+++ STORED ROWS
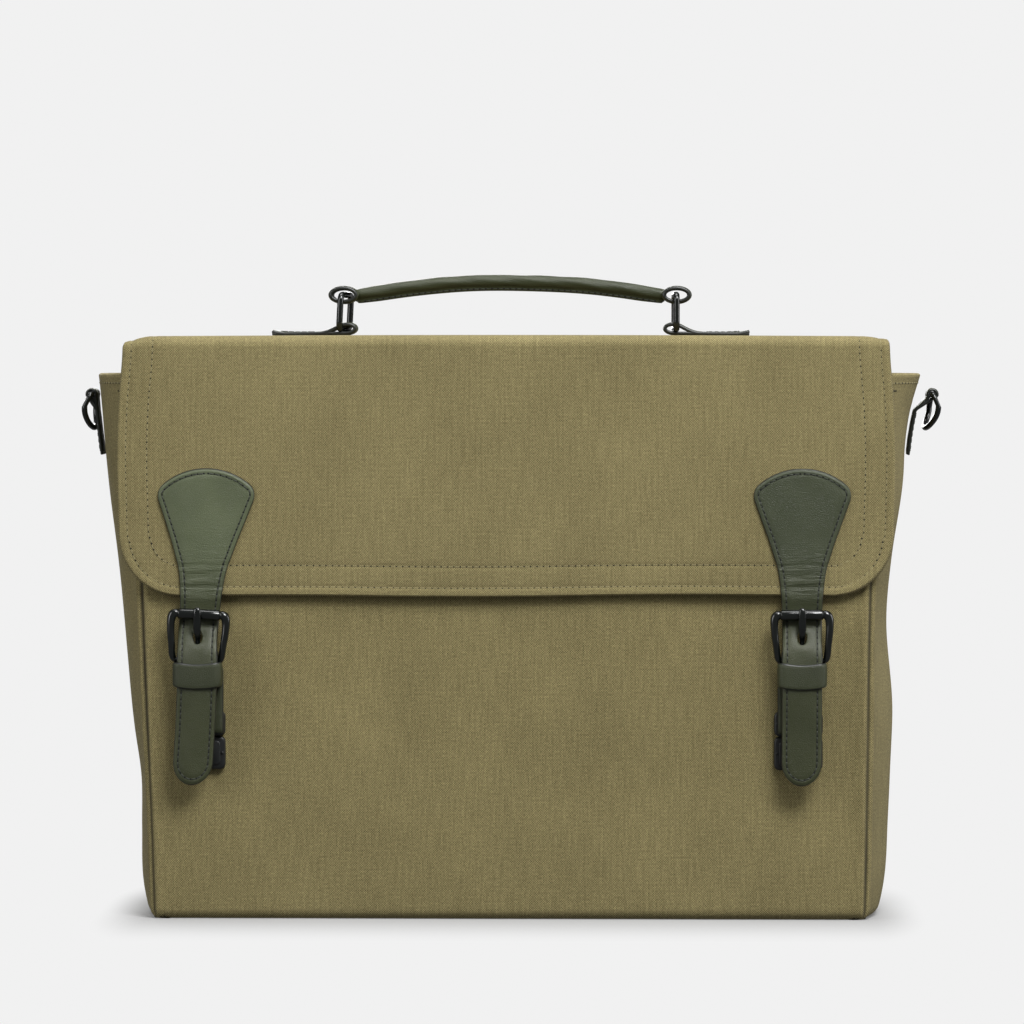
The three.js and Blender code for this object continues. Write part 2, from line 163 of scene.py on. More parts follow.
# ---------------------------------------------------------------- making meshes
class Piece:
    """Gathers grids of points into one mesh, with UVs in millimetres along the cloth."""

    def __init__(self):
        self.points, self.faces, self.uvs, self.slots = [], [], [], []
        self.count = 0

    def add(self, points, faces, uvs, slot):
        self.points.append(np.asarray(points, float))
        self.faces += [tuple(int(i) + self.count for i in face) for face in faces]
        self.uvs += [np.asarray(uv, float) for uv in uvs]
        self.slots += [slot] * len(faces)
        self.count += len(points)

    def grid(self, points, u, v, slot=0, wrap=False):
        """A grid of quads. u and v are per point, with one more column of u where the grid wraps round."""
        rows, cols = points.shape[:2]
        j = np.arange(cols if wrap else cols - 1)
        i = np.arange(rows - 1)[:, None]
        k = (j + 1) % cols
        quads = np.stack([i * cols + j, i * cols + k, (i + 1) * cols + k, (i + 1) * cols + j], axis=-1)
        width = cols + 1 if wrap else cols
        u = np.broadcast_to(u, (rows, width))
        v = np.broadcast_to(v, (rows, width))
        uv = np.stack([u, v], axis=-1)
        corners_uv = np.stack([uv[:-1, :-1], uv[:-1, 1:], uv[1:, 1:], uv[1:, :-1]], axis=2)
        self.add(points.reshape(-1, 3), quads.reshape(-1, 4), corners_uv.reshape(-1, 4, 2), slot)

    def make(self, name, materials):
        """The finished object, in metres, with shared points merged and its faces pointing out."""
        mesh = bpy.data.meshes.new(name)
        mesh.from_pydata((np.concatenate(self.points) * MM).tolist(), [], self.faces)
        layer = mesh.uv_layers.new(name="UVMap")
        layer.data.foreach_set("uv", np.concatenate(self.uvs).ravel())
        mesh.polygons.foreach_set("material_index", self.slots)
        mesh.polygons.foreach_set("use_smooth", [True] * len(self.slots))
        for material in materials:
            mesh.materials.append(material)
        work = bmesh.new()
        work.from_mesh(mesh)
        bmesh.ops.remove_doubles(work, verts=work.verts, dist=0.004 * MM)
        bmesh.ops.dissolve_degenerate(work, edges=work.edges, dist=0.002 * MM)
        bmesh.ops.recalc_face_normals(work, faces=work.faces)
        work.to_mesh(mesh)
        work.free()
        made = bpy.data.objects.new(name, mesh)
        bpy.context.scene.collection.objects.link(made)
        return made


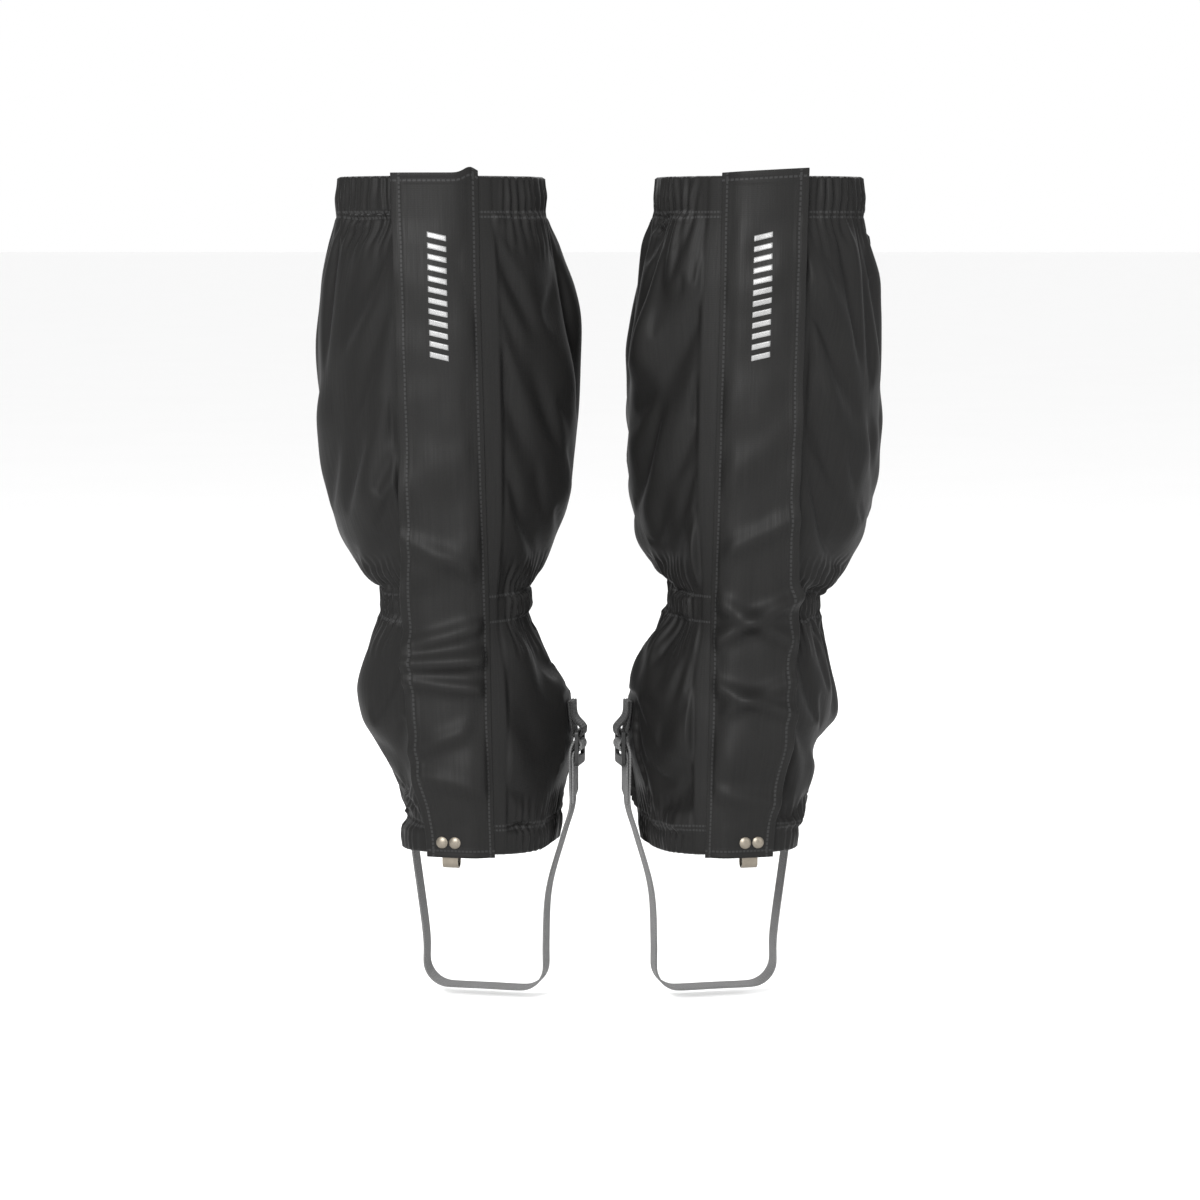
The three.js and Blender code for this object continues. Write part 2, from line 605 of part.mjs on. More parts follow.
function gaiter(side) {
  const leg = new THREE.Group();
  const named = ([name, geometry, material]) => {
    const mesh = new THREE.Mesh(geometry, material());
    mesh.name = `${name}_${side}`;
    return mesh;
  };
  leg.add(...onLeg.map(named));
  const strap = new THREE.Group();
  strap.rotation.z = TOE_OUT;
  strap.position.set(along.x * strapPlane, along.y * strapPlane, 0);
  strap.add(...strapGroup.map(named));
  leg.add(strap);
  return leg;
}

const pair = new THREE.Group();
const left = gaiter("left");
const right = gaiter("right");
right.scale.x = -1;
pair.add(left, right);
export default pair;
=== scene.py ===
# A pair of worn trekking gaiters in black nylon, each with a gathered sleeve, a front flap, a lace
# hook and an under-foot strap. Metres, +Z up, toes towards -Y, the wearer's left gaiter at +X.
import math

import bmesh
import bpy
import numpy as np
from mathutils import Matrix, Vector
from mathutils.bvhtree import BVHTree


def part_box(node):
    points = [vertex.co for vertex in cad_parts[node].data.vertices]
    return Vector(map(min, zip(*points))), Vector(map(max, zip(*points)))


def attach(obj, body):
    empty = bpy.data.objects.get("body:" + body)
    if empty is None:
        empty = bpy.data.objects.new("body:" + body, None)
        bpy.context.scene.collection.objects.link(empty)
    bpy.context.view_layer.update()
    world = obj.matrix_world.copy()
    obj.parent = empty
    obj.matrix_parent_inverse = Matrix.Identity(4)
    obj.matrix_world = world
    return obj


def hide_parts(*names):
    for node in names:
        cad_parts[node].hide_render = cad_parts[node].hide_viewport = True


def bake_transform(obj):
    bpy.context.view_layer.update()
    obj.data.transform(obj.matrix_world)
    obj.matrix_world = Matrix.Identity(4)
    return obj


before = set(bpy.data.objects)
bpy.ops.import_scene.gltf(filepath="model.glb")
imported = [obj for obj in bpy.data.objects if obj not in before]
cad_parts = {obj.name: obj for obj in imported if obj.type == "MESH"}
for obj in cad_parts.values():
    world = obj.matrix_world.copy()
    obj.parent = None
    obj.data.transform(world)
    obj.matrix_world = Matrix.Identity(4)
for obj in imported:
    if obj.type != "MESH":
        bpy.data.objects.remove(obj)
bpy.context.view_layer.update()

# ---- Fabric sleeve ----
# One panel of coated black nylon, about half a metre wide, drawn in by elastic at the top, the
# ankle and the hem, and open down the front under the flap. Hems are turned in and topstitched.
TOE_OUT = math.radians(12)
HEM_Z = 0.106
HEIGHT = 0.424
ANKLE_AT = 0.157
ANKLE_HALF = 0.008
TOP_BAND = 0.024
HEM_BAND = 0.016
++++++
* [STATED EXERCISE]:
Copy out exactly the lines running from the one with "const pair = new THREE.Group();" to the one with "bpy.data.objects.remove(obj)", including both ends, and nothing more.

* [CORRECT OUTPUT]:
const pair = new THREE.Group();
const left = gaiter("left");
const right = gaiter("right");
right.scale.x = -1;
pair.add(left, right);
export default pair;
=== scene.py ===
# A pair of worn trekking gaiters in black nylon, each with a gathered sleeve, a front flap, a lace
# hook and an under-foot strap. Metres, +Z up, toes towards -Y, the wearer's left gaiter at +X.
import math

import bmesh
import bpy
import numpy as np
from mathutils import Matrix, Vector
from mathutils.bvhtree import BVHTree


def part_box(node):
    points = [vertex.co for vertex in cad_parts[node].data.vertices]
    return Vector(map(min, zip(*points))), Vector(map(max, zip(*points)))


def attach(obj, body):
    empty = bpy.data.objects.get("body:" + body)
    if empty is None:
        empty = bpy.data.objects.new("body:" + body, None)
        bpy.context.scene.collection.objects.link(empty)
    bpy.context.view_layer.update()
    world = obj.matrix_world.copy()
    obj.parent = empty
    obj.matrix_parent_inverse = Matrix.Identity(4)
    obj.matrix_world = world
    return obj


def hide_parts(*names):
    for node in names:
        cad_parts[node].hide_render = cad_parts[node].hide_viewport = True


def bake_transform(obj):
    bpy.context.view_layer.update()
    obj.data.transform(obj.matrix_world)
    obj.matrix_world = Matrix.Identity(4)
    return obj


before = set(bpy.data.objects)
bpy.ops.import_scene.gltf(filepath="model.glb")
imported = [obj for obj in bpy.data.objects if obj not in before]
cad_parts = {obj.name: obj for obj in imported if obj.type == "MESH"}
for obj in cad_parts.values():
    world = obj.matrix_world.copy()
    obj.parent = None
    obj.data.transform(world)
    obj.matrix_world = Matrix.Identity(4)
for obj in imported:
    if obj.type != "MESH":
        bpy.data.objects.remove(obj)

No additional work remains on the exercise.